Pour distinguer les professionnels vertueux, la communauté urbaine va décerner des labels. « Ceux qui ne jouent pas le jeu doivent être sanctionnés », prévient Monique Cordier, par ailleurs ancienne présidente des CIQ. Et celle-ci d’exhorter les Marseillais à « être plus respectueux du travail des agents, qui ne sont ni des repris de justice ni des esclaves et qui peuvent être démotivés par l’incivisme ». Si la vice-présidente de MPM se veut ferme sur les nouveaux horaires de travail des agents, elle insiste également sur les autres mesures du nouveau plan local de propreté : redéploiement des postes économisés sur la propreté, affectation des cantonniers à un arrondissement précis, information transparente sur leur nombre et leurs passages, coordination plus étroite avec chaque mairie de secteur…

« De réelles avancées, indique Jean-Marc Chapus, avec de surcroît la mise en place de comités de suivi. Les cantonniers seront plus nombreux et ne viendront plus remplacer systématiquement les ripeurs absents, ce qui pénalise le nettoyage des rues. » Approuvé par la majorité des conseillers communautaires de MPM, le nouveau contrat local de propreté est pourtant rejeté par les socialistes. Eux réclamaient la fin du fini-parti. Et pour cause. La réussite ou l’échec du nouveau dispositif, mesurable à moyen terme, représente un gros enjeu, à la fois politique et économique, pour l’attractivité de la deuxième ville de France.

CHIFFRES CLÉS

Effectifs à la collecte des déchets à Marseille :

431 RIPEURS

246 CHAUFFEURS

131 RIPEURS-CHAUFFEURS

84 AGENTS DE MAÎTRISE

La mairie phocéenne, chasse gardée de FO

Largement majoritaire depuis 2008, (61 % à Marseille, 55 % à MPM), revendiquant 6 700 adhérents au sein des 16 000 agents de la ville et de la Métropole, Force ouvrière va-t-elle conserver la majorité absolue lors des élections du 4 décembre ? Le leader régional de FO Territoriaux, Patrick Rué, assure tout faire « pour améliorer l’image du syndicat ».

Une image sacrément écornée au fil des décennies. Élu maire en 1953, Gaston Defferre s’appuie sur la jeune Force ouvrière pour contrer la toute-puissante CGT. En l’associant étroitement à la gestion des personnels, aux recrutements et aux avancements, puis en instaurant le fini-parti dans les années 1960, l’édile en fait une partenaire privilégiée, laquelle lui garantit en retour la paix sociale.

Un syndicalisme qui « exclut d’emblée la méritocratie, au bénéfice d’un système de soumission », estimait récemment le sociologue Raphaël Liogier. « Vice-roi de Marseille » à partir de 2003, l’ex-patron de FO Territoriaux, Élie-Claude Argy, est accusé de clientélisme et de népotisme (sa femme a dirigé la police de la propreté).

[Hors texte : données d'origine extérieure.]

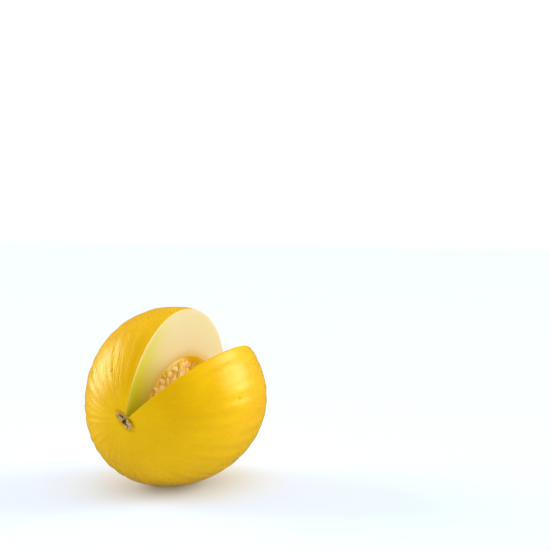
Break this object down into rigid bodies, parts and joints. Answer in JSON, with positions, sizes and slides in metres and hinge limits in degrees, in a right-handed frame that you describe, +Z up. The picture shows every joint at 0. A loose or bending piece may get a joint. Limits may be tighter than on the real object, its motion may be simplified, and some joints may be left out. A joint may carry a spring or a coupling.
{
  "type": "canary melon",
  "caption": "Oval yellow melon lying on its side, with one lengthwise wedge cut out that shows pale flesh and the seed mass.",
  "frame": {"origin": "under the middle of the whole fruit, on the surface it rests on", "axes": "+Z up, +Y along the fruit from the stem to the blossom end, +X towards the side the missing wedge opens to"},
  "size_m": [0.1498, 0.1864, 0.1526],
  "materials": {
    "rind_and_flesh": "satin",
    "cork": "matte",
    "pulp_and_seeds": "satin"
  },
  "bodies": {
    "root": {"melon_body": "rind_and_flesh", "stem_scar": "cork", "seed_mass": "pulp_and_seeds"}
  },
  "joints": []
}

Proche des frères Guérini, il est renversé en 2012 par son adjoint Patrick Rué.

« Les décisions sont désormais beaucoup plus collégiales », assure ce dernier, qui entend bien rester l’interlocuteur privilégié des édiles. Quitte à provoquer ! En janvier 2014, il remet une carte d’adhérent à Jean-Claude Gaudin : « Une galéjade, parce que le maire avait dit que s’il s’était syndiqué dans la vie professionnelle il aurait choisi FO. » Un maire qui ignore les autres syndicats : reçu une fois en quinze ans, le SDU13 FSU (26 % des voix à la communauté urbaine) demande un règlement intérieur avec des règles transparentes, notamment sur les conditions de travail, les postes à pourvoir et les promotions.